Check every line of the entries that follow, and copy the ones containing "pose".

[Start Data for this exercise]

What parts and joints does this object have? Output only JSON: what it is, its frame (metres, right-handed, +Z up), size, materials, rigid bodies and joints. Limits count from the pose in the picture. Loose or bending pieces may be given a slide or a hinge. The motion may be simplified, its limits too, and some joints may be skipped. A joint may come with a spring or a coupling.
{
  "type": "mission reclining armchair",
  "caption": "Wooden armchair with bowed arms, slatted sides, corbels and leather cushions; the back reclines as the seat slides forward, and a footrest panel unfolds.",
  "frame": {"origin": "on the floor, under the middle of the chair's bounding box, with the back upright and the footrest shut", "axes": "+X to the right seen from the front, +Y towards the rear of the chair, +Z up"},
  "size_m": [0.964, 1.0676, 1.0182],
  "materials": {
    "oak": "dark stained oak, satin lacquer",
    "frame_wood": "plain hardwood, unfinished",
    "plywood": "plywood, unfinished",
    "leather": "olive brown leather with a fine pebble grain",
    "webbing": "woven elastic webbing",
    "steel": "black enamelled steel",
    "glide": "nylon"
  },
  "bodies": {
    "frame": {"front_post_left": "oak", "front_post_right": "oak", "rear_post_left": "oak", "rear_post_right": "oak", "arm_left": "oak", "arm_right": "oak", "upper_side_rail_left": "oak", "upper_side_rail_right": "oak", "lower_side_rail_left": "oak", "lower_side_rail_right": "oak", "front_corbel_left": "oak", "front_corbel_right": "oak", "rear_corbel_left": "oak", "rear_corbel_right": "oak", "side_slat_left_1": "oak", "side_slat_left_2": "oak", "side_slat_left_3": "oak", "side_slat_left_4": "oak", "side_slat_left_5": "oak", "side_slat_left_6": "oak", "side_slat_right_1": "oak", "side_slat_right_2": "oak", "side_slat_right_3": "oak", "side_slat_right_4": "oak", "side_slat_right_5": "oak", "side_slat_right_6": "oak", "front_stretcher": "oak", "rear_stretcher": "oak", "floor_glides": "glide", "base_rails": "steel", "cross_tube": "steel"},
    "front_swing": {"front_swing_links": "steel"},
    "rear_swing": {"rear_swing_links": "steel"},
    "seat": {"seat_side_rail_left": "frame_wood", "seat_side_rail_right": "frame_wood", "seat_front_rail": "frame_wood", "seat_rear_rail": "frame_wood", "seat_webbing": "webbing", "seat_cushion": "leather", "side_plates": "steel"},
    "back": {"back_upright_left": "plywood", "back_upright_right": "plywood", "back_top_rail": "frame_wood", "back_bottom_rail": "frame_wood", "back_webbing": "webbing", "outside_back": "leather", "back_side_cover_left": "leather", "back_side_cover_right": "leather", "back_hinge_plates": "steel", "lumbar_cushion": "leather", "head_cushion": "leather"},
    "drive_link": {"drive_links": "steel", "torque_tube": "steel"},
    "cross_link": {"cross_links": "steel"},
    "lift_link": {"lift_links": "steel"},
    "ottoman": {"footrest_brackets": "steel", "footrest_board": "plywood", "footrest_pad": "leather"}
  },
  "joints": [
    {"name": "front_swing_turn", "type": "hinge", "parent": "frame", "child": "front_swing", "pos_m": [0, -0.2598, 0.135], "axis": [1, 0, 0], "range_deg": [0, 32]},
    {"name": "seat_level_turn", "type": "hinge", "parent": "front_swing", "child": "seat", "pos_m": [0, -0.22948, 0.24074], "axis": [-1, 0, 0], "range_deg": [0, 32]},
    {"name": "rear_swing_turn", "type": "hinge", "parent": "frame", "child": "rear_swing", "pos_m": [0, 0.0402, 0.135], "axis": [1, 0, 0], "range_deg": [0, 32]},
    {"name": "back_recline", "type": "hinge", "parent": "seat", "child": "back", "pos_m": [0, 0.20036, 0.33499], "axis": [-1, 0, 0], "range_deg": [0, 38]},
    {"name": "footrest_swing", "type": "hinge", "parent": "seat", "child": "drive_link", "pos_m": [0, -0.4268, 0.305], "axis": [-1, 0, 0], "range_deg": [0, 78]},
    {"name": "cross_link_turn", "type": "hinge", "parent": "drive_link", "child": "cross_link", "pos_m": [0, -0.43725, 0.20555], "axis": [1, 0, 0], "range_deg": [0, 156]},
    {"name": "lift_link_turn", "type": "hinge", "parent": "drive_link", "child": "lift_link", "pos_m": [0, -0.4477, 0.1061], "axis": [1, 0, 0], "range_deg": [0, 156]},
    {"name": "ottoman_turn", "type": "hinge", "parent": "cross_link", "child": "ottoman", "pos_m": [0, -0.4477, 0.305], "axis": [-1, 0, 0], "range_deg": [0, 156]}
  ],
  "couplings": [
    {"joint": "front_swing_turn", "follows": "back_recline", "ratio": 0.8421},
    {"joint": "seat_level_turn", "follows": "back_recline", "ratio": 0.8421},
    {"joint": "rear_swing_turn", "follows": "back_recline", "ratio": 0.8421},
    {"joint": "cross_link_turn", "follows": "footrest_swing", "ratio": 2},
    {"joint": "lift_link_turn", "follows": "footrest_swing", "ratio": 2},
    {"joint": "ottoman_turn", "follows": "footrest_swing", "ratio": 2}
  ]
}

[End Data for this exercise]
[Start Data for this exercise]

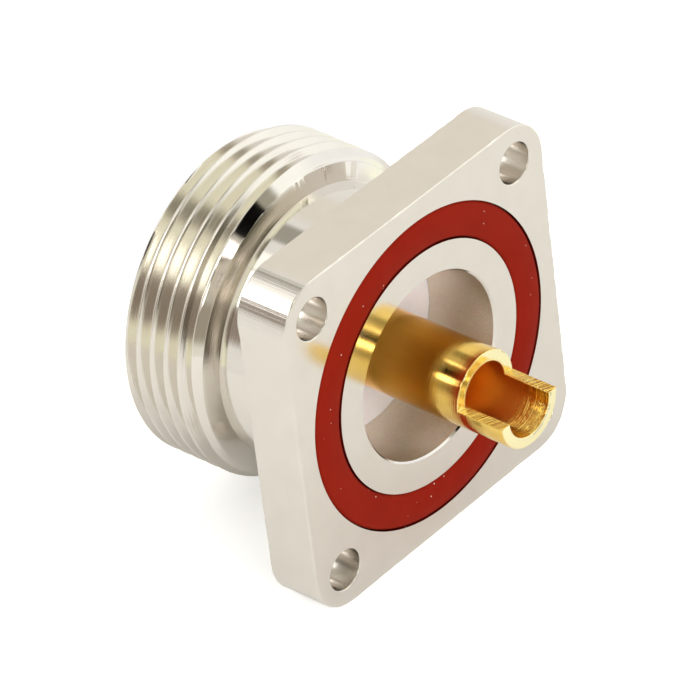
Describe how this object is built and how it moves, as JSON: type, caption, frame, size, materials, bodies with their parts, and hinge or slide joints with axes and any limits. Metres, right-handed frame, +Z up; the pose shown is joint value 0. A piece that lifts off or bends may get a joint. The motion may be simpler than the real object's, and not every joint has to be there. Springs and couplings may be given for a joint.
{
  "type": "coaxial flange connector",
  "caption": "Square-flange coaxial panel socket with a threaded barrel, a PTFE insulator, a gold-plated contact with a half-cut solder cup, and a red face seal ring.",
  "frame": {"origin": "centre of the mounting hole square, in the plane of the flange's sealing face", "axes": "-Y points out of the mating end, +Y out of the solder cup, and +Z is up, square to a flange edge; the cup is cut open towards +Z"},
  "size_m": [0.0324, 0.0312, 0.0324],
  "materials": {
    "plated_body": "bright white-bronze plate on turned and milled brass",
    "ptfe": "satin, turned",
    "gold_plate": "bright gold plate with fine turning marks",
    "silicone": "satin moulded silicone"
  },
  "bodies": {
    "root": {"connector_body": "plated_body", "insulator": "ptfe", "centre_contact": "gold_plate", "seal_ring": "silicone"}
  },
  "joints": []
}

[End Data for this exercise]

**Problem solution:**
What parts and joints does this object have? Output only JSON: what it is, its frame (metres, right-handed, +Z up), size, materials, rigid bodies and joints. Limits count from the pose in the picture. Loose or bending pieces may be given a slide or a hinge. The motion may be simplified, its limits too, and some joints may be skipped. A joint may come with a spring or a coupling.
Describe how this object is built and how it moves, as JSON: type, caption, frame, size, materials, bodies with their parts, and hinge or slide joints with axes and any limits. Metres, right-handed frame, +Z up; the pose shown is joint value 0. A piece that lifts off or bends may get a joint. The motion may be simpler than the real object's, and not every joint has to be there. Springs and couplings may be given for a joint.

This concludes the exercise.